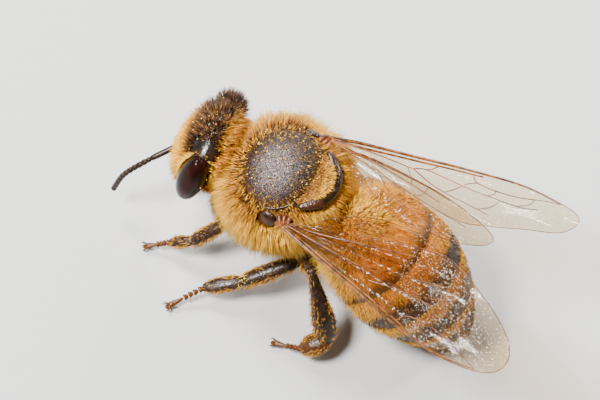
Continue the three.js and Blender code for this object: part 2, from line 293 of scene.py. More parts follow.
def finished(name, mesh, material):
    """A smooth piece of the bee from a mesh that is already in the row frame."""
    mesh.shade_smooth()
    mesh.materials.append(material)
    made = add_object(name, mesh)
    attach(made, "root")
    return made


def piece(name, bm, matrix, material, replaced=()):
    """Turns a bmesh, in millimetres in the frame of matrix, into a piece, in place of the replaced nodes."""
    bmesh.ops.recalc_face_normals(bm, faces=bm.faces)
    bm.transform(matrix)
    mesh = bpy.data.meshes.new(name)
    bm.to_mesh(mesh)
    bm.free()
    made = finished(name, mesh, material)
    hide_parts(*replaced)
    return made


# ---------------------------------------------------------------- materials


class Wire:
    """A socket that carries a value. Arithmetic on it adds Math nodes."""

    def __init__(self, finish, socket):
        self.finish = finish
        self.socket = socket

    def maths(self, operation, first, second):
        return self.finish.node("ShaderNodeMath", {"operation": operation}, {0: first, 1: second})

    def __add__(self, other):
        return self.maths("ADD", self, other)

    def __rsub__(self, other):
        return self.maths("SUBTRACT", other, self)

    def __mul__(self, other):
        return self.maths("MULTIPLY", self, other)

    __radd__ = __add__
    __rmul__ = __mul__

    def step(self, low, high):
        """0 below low, 1 above high, and a smooth step between them."""
        settings = {"interpolation_type": "SMOOTHSTEP"}
        return self.finish.node("ShaderNodeMapRange", settings, {0: self, 1: low, 2: high})


class Finish:
    """A material under way, with a Principled shader."""

    def __init__(self, name):
        self.material = bpy.data.materials.new(name)
        self.material.use_nodes = True
        self.tree = self.material.node_tree
        self.shader = self.tree.nodes["Principled BSDF"]
        self.place = None

    def feed(self, socket, value):
        """Gives a socket a wire, a colour or a number."""
        if isinstance(value, Wire):
            self.tree.links.new(value.socket, socket)
        elif isinstance(value, tuple) and len(value) == 3 and socket.type == "RGBA":
            socket.default_value = (*value, 1)
        else:
            socket.default_value = value

    def node(self, kind, settings=None, inputs=None, out=0):
        """Adds a node: its settings first, then the values or wires of its sockets."""
        made = self.tree.nodes.new(kind)
        for key, value in (settings or {}).items():
            setattr(made, key, value)
        for key, value in (inputs or {}).items():
            self.feed(made.inputs[key], value)
        return Wire(self, made.outputs[out])

    def where(self):
        """The place on the object, in millimetres."""
        if self.place is None:
            here = self.node("ShaderNodeTexCoord", out=3)
            scaled = {0: here, "Scale": 1 / MM}
            self.place = self.node("ShaderNodeVectorMath", {"operation": "SCALE"}, scaled)
        return self.place

    def noise(self, scale, detail=2.0, stretch=None):
        """Noise from 0 to 1, with about scale features in each millimetre."""
        place = self.where()
        if stretch:
            place = self.node("ShaderNodeVectorMath", {"operation": "MULTIPLY"}, {0: place, 1: stretch})
        return self.node("ShaderNodeTexNoise", {}, {"Vector": place, "Scale": scale, "Detail": detail})

    def cells(self, scale, feature="F1", out=0):
        """Distance to the middle of the nearest cell, with about scale cells in each millimetre.

        With out=1 it is a random shade for each cell instead.
        """
        inputs = {"Vector": self.where(), "Scale": scale}
        return self.node("ShaderNodeTexVoronoi", {"feature": feature}, inputs, out)

    def read(self, name):
        """A number stored on the mesh."""
        return self.node("ShaderNodeAttribute", {"attribute_name": name}, out=2)

    def blend(self, first, second, share):
        """A colour between two colours."""
        return self.node("ShaderNodeMix", {"data_type": "RGBA"}, {0: share, 6: first, 7: second}, out=2)

    def relief(self, height, depth, strength=1.0):
        """Raises the surface by up to depth millimetres."""
        inputs = {"Height": height, "Distance": depth * MM, "Strength": strength}
        self.feed(self.shader.inputs["Normal"], self.node("ShaderNodeBump", {}, inputs))

    def surface(self, **sockets):
        """Sets the shader's sockets and returns the material."""
        for name, value in sockets.items():
            self.feed(self.shader.inputs[name.replace("_", " ")], value)
        return self.material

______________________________

Extract the run of lines that opens with the line containing "hide_parts(*replaced)" and closes with the line containing "return Wire(self, made.outputs[out])"; reproduce it exactly and add nothing.

» **Result of this exercise**
    hide_parts(*replaced)
    return made


# ---------------------------------------------------------------- materials


class Wire:
    """A socket that carries a value. Arithmetic on it adds Math nodes."""

    def __init__(self, finish, socket):
        self.finish = finish
        self.socket = socket

    def maths(self, operation, first, second):
        return self.finish.node("ShaderNodeMath", {"operation": operation}, {0: first, 1: second})

    def __add__(self, other):
        return self.maths("ADD", self, other)

    def __rsub__(self, other):
        return self.maths("SUBTRACT", other, self)

    def __mul__(self, other):
        return self.maths("MULTIPLY", self, other)

    __radd__ = __add__
    __rmul__ = __mul__

    def step(self, low, high):
        """0 below low, 1 above high, and a smooth step between them."""
        settings = {"interpolation_type": "SMOOTHSTEP"}
        return self.finish.node("ShaderNodeMapRange", settings, {0: self, 1: low, 2: high})


class Finish:
    """A material under way, with a Principled shader."""

    def __init__(self, name):
        self.material = bpy.data.materials.new(name)
        self.material.use_nodes = True
        self.tree = self.material.node_tree
        self.shader = self.tree.nodes["Principled BSDF"]
        self.place = None

    def feed(self, socket, value):
        """Gives a socket a wire, a colour or a number."""
        if isinstance(value, Wire):
            self.tree.links.new(value.socket, socket)
        elif isinstance(value, tuple) and len(value) == 3 and socket.type == "RGBA":
            socket.default_value = (*value, 1)
        else:
            socket.default_value = value

    def node(self, kind, settings=None, inputs=None, out=0):
        """Adds a node: its settings first, then the values or wires of its sockets."""
        made = self.tree.nodes.new(kind)
        for key, value in (settings or {}).items():
            setattr(made, key, value)
        for key, value in (inputs or {}).items():
            self.feed(made.inputs[key], value)
        return Wire(self, made.outputs[out])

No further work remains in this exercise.